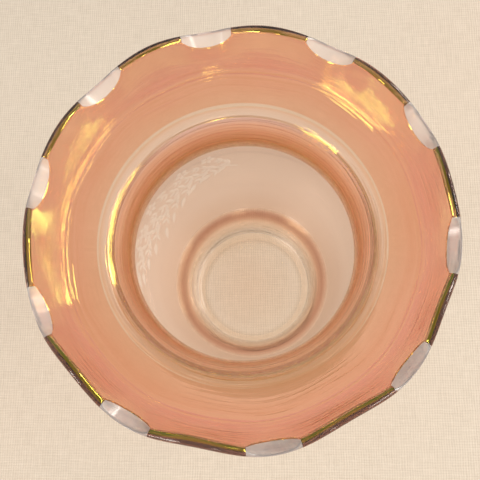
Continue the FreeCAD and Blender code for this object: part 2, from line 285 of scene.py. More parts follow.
@dataclass
class FlareForm:
    """Sizes of the ruffled flare and of the scoops ground into its edge, in metres and degrees.

    The edge rows are how many rows of faces before and after the crest belong to the rounded edge.
    The spill rows are how many rows a ground scoop runs on past its cut, towards the underside.
    """

    skin: SkinForm
    crease_radius: float = 59.9 * MM
    edge_radius: float = 65.3 * MM
    edge_height: float = 128.2 * MM
    ruffle_reach: float = 1.5 * MM
    ruffle_lift: float = 3.2 * MM
    crease_bend: float = 6.5 * MM
    scoop_radius: float = 10.0 * MM
    scoop_depth: float = 1.5 * MM
    scoop_tilt: float = 38.0
    ground_band: float = 7.5 * MM
    scoop_bearings: Sequence[float] = (28.8, 62.8, 99.0, 133.6, 167.0, 203.0, 240.0, 279.0, 319.6, 354.0)
    columns: int = 720
    straight_points: int = 8
    bend_points: int = 12
    fine_points: int = 61
    cut_points: int = 40
    band_points: tuple[int, int, int] = (16, 18, 16)
    soften_passes: int = 2
    edge_rows: tuple[int, int] = (2, 9)
    spill_rows: int = 5

    def ruffle(self, bearing: float) -> float:
        """How the edge waves.

        Args:
            bearing: degrees about the axis.

        Returns:
            1 at a scoop, where the edge is low and far out, and -1 half way between two.
        """
        for number, low in enumerate(self.scoop_bearings):
            high = self.scoop_bearings[(number + 1) % len(self.scoop_bearings)]
            gap = (high - low) % 360
            step = (bearing - low) % 360
            if step < gap:
                return math.cos(FULL_TURN * step / gap)
        return 1.0

    def nearest_scoop(self, bearing: float) -> float:
        """The signed angle in degrees from the nearest scoop to a bearing."""
        return min(((bearing - scoop + 180) % 360 - 180 for scoop in self.scoop_bearings), key=abs)

    def section(self, bearing: float) -> tuple[Path, np.ndarray]:
        """The flare's half-section at one bearing, out along the top and back underneath.

        Args:
            bearing: degrees about the axis.

        Returns:
            The points, and for each how far it lies on ground glass, from 0 to 1.
        """
        skin = self.skin
        wave = self.ruffle(bearing)
        start = skin.on_shelf(Side.INNER, skin.flare_start)
        crease = skin.on_shelf(Side.INNER, self.crease_radius)
        edge = (self.edge_radius + self.ruffle_reach * wave, self.edge_height - self.ruffle_lift * wave)
        lean = math.degrees(math.atan2(edge[1] - crease[1], edge[0] - crease[0]))
        run = math.hypot(edge[0] - crease[0], edge[1] - crease[1])
        tangent = self.crease_bend * math.tan(math.radians((lean - skin.shelf_rise) / 2))
        bend_start = along(crease, -tangent, skin.shelf_rise)
        bend_centre = along(bend_start, self.crease_bend, 90 + skin.shelf_rise)
        round_radius = skin.wall / 2
        round_centre = along(along(edge, -round_radius, lean), round_radius, lean - 90)
        band_foot = along(crease, run - round_radius - self.ground_band, lean)
        band_under = along(band_foot, skin.wall, lean - 90)

        turns = (skin.shelf_rise - 90, lean - 90)
        top = join(
            line(start, bend_start, self.straight_points),
            arc(bend_centre, self.crease_bend, *turns, self.bend_points),
            line(along(crease, tangent, lean), band_foot, self.straight_points),
        )
        bend = arc(bend_centre, self.crease_bend + skin.wall, *turns[::-1], self.bend_points)
        under = join(
            line(band_under, tuple(bend[0]), self.straight_points),
            bend,
            line(tuple(bend[-1]), skin.on_shelf(Side.OUTER, skin.flare_start), self.straight_points),
        )
        band, ground = self.ground_edge(bearing, lean, band_foot, band_under, round_centre)
        flags = np.concatenate([np.zeros(len(top)), ground[1:], np.zeros(len(under) - 1)])
        return join(top, band, under), flags

    def over_wheel(self, path: Path, turn: float) -> np.ndarray:
        """How far points of a half-section stand above the face that the wheel grinds there.

        Args:
            path: the points.
            turn: the angle from the scoop's middle to the half-section, in radians.

        Returns:
            The heights in metres, one for each point, all negative past the wheel's side.
        """
        across = self.edge_radius * math.sin(turn)
        if abs(across) >= self.scoop_radius:
            return np.full(len(path), -1.0)
        tilt = math.radians(self.scoop_tilt)
        lift = self.scoop_radius - math.sqrt(self.scoop_radius ** 2 - across ** 2)
        out = path[:, 0] * math.cos(turn) - (self.edge_radius + self.ruffle_reach + self.skin.wall / 2)
        up = path[:, 1] - (self.edge_height - self.ruffle_lift)
        return up * math.cos(tilt) - out * math.sin(tilt) + self.scoop_depth - lift

    def ground_edge(
        self, bearing: float, lean: float, foot: Point, under: Point, centre: Point
    ) -> tuple[Path, np.ndarray]:
        """The top of the flare with its scoop ground away.

        Args:
            bearing: degrees about the axis.
            lean: the flare's slope in degrees.
            foot: where the band starts on the top side.
            under: where it ends on the underside.
            centre: the centre of the rounded edge.

        Returns:
            The points of the band, and for each whether it is ground.
        """
        rounded = arc(centre, self.skin.wall / 2, lean + 90, lean - 90, self.fine_points)
        up = line(foot, tuple(rounded[0]), self.fine_points)
        down = line(tuple(rounded[-1]), under, self.fine_points)
        whole = join(up, rounded, down)
        cut = np.flatnonzero(self.over_wheel(whole, math.radians(self.nearest_scoop(bearing))) > 0)
        counts = self.band_points
        first, last = self.fine_points - 1, 2 * (self.fine_points - 1)
        middle = whole[first:last + 1]
        ground = np.zeros(sum(counts) - 2)
        if len(cut) > 1:
            low, high = int(cut[0]), int(cut[-1])
            first, last = min(first, low), max(last, high)
            face = line(tuple(whole[low]), tuple(whole[high]), self.cut_points)
            middle = np.vstack([whole[first:low + 1], face, whole[high:last + 1]])
            flags = np.concatenate([np.zeros(low - first + 1), np.ones(len(face)),
                                    np.zeros(last - high + 1)])
            places = np.linspace(0, 1, counts[1])
            spread = np.interp(places, np.linspace(0, 1, len(flags)), flags)
            ground[counts[0] - 1:counts[0] - 1 + counts[1]] = spread
        parts = (whole[:first + 1], middle, whole[last:])
        path = join(*(resample(part, count) for part, count in zip(parts, counts)))
        for _ in range(self.soften_passes):
            path[1:-1] = (path[:-2] + 2 * path[1:-1] + path[2:]) / 4
        return path, ground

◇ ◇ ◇

| STATED EXERCISE |
Reproduce all of the data exactly as given.

| OUTPUT FOR THIS EXERCISE |
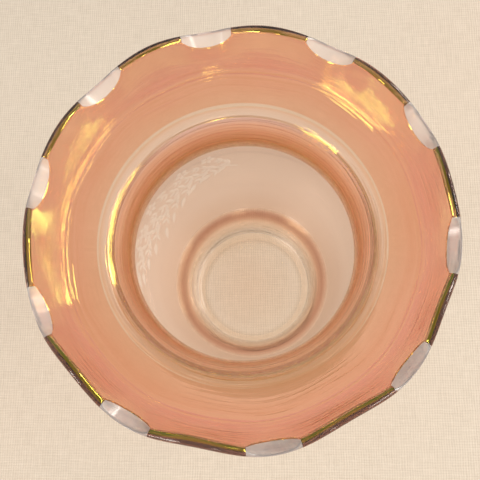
Continue the FreeCAD and Blender code for this object: part 2, from line 285 of scene.py. More parts follow.
@dataclass
class FlareForm:
    """Sizes of the ruffled flare and of the scoops ground into its edge, in metres and degrees.

    The edge rows are how many rows of faces before and after the crest belong to the rounded edge.
    The spill rows are how many rows a ground scoop runs on past its cut, towards the underside.
    """

    skin: SkinForm
    crease_radius: float = 59.9 * MM
    edge_radius: float = 65.3 * MM
    edge_height: float = 128.2 * MM
    ruffle_reach: float = 1.5 * MM
    ruffle_lift: float = 3.2 * MM
    crease_bend: float = 6.5 * MM
    scoop_radius: float = 10.0 * MM
    scoop_depth: float = 1.5 * MM
    scoop_tilt: float = 38.0
    ground_band: float = 7.5 * MM
    scoop_bearings: Sequence[float] = (28.8, 62.8, 99.0, 133.6, 167.0, 203.0, 240.0, 279.0, 319.6, 354.0)
    columns: int = 720
    straight_points: int = 8
    bend_points: int = 12
    fine_points: int = 61
    cut_points: int = 40
    band_points: tuple[int, int, int] = (16, 18, 16)
    soften_passes: int = 2
    edge_rows: tuple[int, int] = (2, 9)
    spill_rows: int = 5

    def ruffle(self, bearing: float) -> float:
        """How the edge waves.

        Args:
            bearing: degrees about the axis.

        Returns:
            1 at a scoop, where the edge is low and far out, and -1 half way between two.
        """
        for number, low in enumerate(self.scoop_bearings):
            high = self.scoop_bearings[(number + 1) % len(self.scoop_bearings)]
            gap = (high - low) % 360
            step = (bearing - low) % 360
            if step < gap:
                return math.cos(FULL_TURN * step / gap)
        return 1.0

    def nearest_scoop(self, bearing: float) -> float:
        """The signed angle in degrees from the nearest scoop to a bearing."""
        return min(((bearing - scoop + 180) % 360 - 180 for scoop in self.scoop_bearings), key=abs)

    def section(self, bearing: float) -> tuple[Path, np.ndarray]:
        """The flare's half-section at one bearing, out along the top and back underneath.

        Args:
            bearing: degrees about the axis.

        Returns:
            The points, and for each how far it lies on ground glass, from 0 to 1.
        """
        skin = self.skin
        wave = self.ruffle(bearing)
        start = skin.on_shelf(Side.INNER, skin.flare_start)
        crease = skin.on_shelf(Side.INNER, self.crease_radius)
        edge = (self.edge_radius + self.ruffle_reach * wave, self.edge_height - self.ruffle_lift * wave)
        lean = math.degrees(math.atan2(edge[1] - crease[1], edge[0] - crease[0]))
        run = math.hypot(edge[0] - crease[0], edge[1] - crease[1])
        tangent = self.crease_bend * math.tan(math.radians((lean - skin.shelf_rise) / 2))
        bend_start = along(crease, -tangent, skin.shelf_rise)
        bend_centre = along(bend_start, self.crease_bend, 90 + skin.shelf_rise)
        round_radius = skin.wall / 2
        round_centre = along(along(edge, -round_radius, lean), round_radius, lean - 90)
        band_foot = along(crease, run - round_radius - self.ground_band, lean)
        band_under = along(band_foot, skin.wall, lean - 90)

        turns = (skin.shelf_rise - 90, lean - 90)
        top = join(
            line(start, bend_start, self.straight_points),
            arc(bend_centre, self.crease_bend, *turns, self.bend_points),
            line(along(crease, tangent, lean), band_foot, self.straight_points),
        )
        bend = arc(bend_centre, self.crease_bend + skin.wall, *turns[::-1], self.bend_points)
        under = join(
            line(band_under, tuple(bend[0]), self.straight_points),
            bend,
            line(tuple(bend[-1]), skin.on_shelf(Side.OUTER, skin.flare_start), self.straight_points),
        )
        band, ground = self.ground_edge(bearing, lean, band_foot, band_under, round_centre)
        flags = np.concatenate([np.zeros(len(top)), ground[1:], np.zeros(len(under) - 1)])
        return join(top, band, under), flags

    def over_wheel(self, path: Path, turn: float) -> np.ndarray:
        """How far points of a half-section stand above the face that the wheel grinds there.

        Args:
            path: the points.
            turn: the angle from the scoop's middle to the half-section, in radians.

        Returns:
            The heights in metres, one for each point, all negative past the wheel's side.
        """
        across = self.edge_radius * math.sin(turn)
        if abs(across) >= self.scoop_radius:
            return np.full(len(path), -1.0)
        tilt = math.radians(self.scoop_tilt)
        lift = self.scoop_radius - math.sqrt(self.scoop_radius ** 2 - across ** 2)
        out = path[:, 0] * math.cos(turn) - (self.edge_radius + self.ruffle_reach + self.skin.wall / 2)
        up = path[:, 1] - (self.edge_height - self.ruffle_lift)
        return up * math.cos(tilt) - out * math.sin(tilt) + self.scoop_depth - lift

    def ground_edge(
        self, bearing: float, lean: float, foot: Point, under: Point, centre: Point
    ) -> tuple[Path, np.ndarray]:
        """The top of the flare with its scoop ground away.

        Args:
            bearing: degrees about the axis.
            lean: the flare's slope in degrees.
            foot: where the band starts on the top side.
            under: where it ends on the underside.
            centre: the centre of the rounded edge.

        Returns:
            The points of the band, and for each whether it is ground.
        """
        rounded = arc(centre, self.skin.wall / 2, lean + 90, lean - 90, self.fine_points)
        up = line(foot, tuple(rounded[0]), self.fine_points)
        down = line(tuple(rounded[-1]), under, self.fine_points)
        whole = join(up, rounded, down)
        cut = np.flatnonzero(self.over_wheel(whole, math.radians(self.nearest_scoop(bearing))) > 0)
        counts = self.band_points
        first, last = self.fine_points - 1, 2 * (self.fine_points - 1)
        middle = whole[first:last + 1]
        ground = np.zeros(sum(counts) - 2)
        if len(cut) > 1:
            low, high = int(cut[0]), int(cut[-1])
            first, last = min(first, low), max(last, high)
            face = line(tuple(whole[low]), tuple(whole[high]), self.cut_points)
            middle = np.vstack([whole[first:low + 1], face, whole[high:last + 1]])
            flags = np.concatenate([np.zeros(low - first + 1), np.ones(len(face)),
                                    np.zeros(last - high + 1)])
            places = np.linspace(0, 1, counts[1])
            spread = np.interp(places, np.linspace(0, 1, len(flags)), flags)
            ground[counts[0] - 1:counts[0] - 1 + counts[1]] = spread
        parts = (whole[:first + 1], middle, whole[last:])
        path = join(*(resample(part, count) for part, count in zip(parts, counts)))
        for _ in range(self.soften_passes):
            path[1:-1] = (path[:-2] + 2 * path[1:-1] + path[2:]) / 4
        return path, ground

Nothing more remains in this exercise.